Faceoff: Louisville will win it all
Matt Hamilton, Staff Writer:
My mother keeps telling me, “Matthew! Quit sitting around and do something with your life. Why do you need both TVs on at the same time?”
Some people just do not understand the significance of March Madness, a month-long celebration of basketball. If only I could pay this much attention to school.
Now we’re reaching the home stretch and my bracket is all but shattered. Blame it on the Cinderellas (I’m talking to you, Florida Gulf Coast). It was never my favorite Disney movie anyway. Indiana was my original champion, but apparently Syracuse and its 2-3 zone had other plans.
I have a good feeling, however, about this second chance. I get a 25 percent chance of winning, which is much better than one in 68 (1.5 percent). So who will I cast this ever important vote?
Louisville looks really, really good. After losing Kevin Ware to the most gruesome injury ever seen by these innocent eyes, Louisville decided to trounce Duke and give me no chance at winning my pool. Louisville is a powerhouse and Wichita State is not.
I’ll give the Shockers some credit. Their defense is suffocating and they defeated Gonzaga and Ohio State. However, those teams are not on the level that Louisville is. Louisville 83, Wichita State 67.
Did I mention Syracuse’s zone being the best thing to happen to defense since James Naismith created the game? Syracuse has a real shot at winning since it’s seen Louisville before, but it won’t make it.
Trey Burke all day, every day. Michigan runs through its leader, and it has worked out so far. The Wolverines were once the best team in the country, and they are headed in that direction again. I love Syracuse, but Michigan is hot. Michigan 71, Syracuse 64.
Louisville versus Michigan is an intriguing game, full of offense. Russ Smith and Peyton Siva will be running wild all over the court, and Burke will be dropping three pointers like they were lay ups. The deciding factor in this game surprisingly will be defense.
Which team will have enough defense? The answer is Louisville. With Dieng down low and the two superstar guards on the perimeter, the Cardinals will be able to contain everyone not named Trey Burke.
I should have picked it to begin with, but Louisville will take the crown this year. Louisville 85, Michigan 80.

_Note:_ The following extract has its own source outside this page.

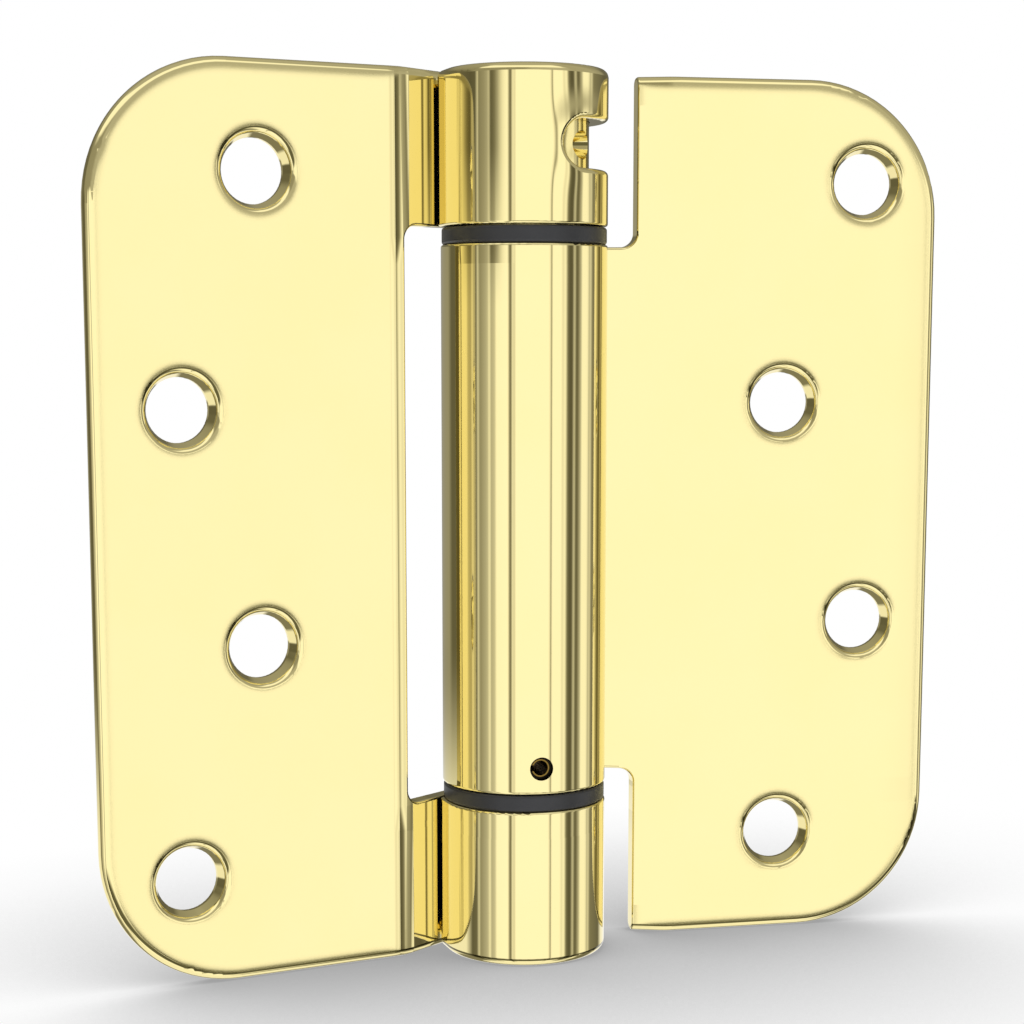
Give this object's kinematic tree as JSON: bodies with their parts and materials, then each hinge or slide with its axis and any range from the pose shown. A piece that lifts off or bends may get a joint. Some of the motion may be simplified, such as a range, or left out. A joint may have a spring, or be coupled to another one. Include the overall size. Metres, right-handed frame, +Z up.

Jeff McDonough, Staff Writer:
Suddenly the NCAA Tournament field of 68 has dwindled down to the Final Four. In the first weekend, the 13-seeded La Salle Explorers impressed by going from First Four to Sweet Sixteen, but were overshadowed by 15-seeded Florida Gulf Coast University, who made an unprecedented run to the Sweet Sixteen themselves. In just its second season as a full Division-I school, the Atlantic Sun Champion Eagles, who were coached by former Johns Hopkins standout Andy Enfield, put double-digit beatdowns on both Georgetown and San Diego State. The more unbelievable thing about this story is that the school opened for classes in August of 1997. Surrounded in the bracket by universities steeped in centuries of tradition, this institution is no older than a high school sophomore. While they are one of the best Cinderella stories in tournament history, their style of play in less reminiscent of an overmatched underdog and more akin to the AND1 Mixtape Tour, which has earned them the nickname “Dunk City.”
The upset of the tournament’s second weekend was the 9-seeded Wichita State Shockers reaching the Final Four after defeating Ohio State. The Shockers had already pulled a major upset in the first weekend by knocking off top-seeded Gonzaga. They are one of only five teams in history seeded ninth or lower to make the Final Four since seeding began in 1979. They are joined by 4-seeds Syracuse and Michigan, marking just the third time that three teams seeded fourth or lower have made the Final Four in the same season. Syracuse’s last Final Four appearance came ten years ago when Carmelo Anthony led them to the only national championship in school history. Michigan’s last appearance was twenty years ago with the legendary group known as the Fab Five.
We have already been provided endless intrigue with these remarkable storylines, but history shows that when we get further into the tournament the propensity for upsets significantly decreases. In fact, no team seeded lower than third has won it all since 1997. So despite my love of upsets, overall No. 1 seed Louisville is still my favorite to win it all. They responded admirably after the gruesome leg fracture suffered by Kevin Ware during their game against Duke on Easter Sunday. I expect them to continue rolling to a championship. But as this tournament has shown and my bracket will tell you, anything can happen and I don’t know anything.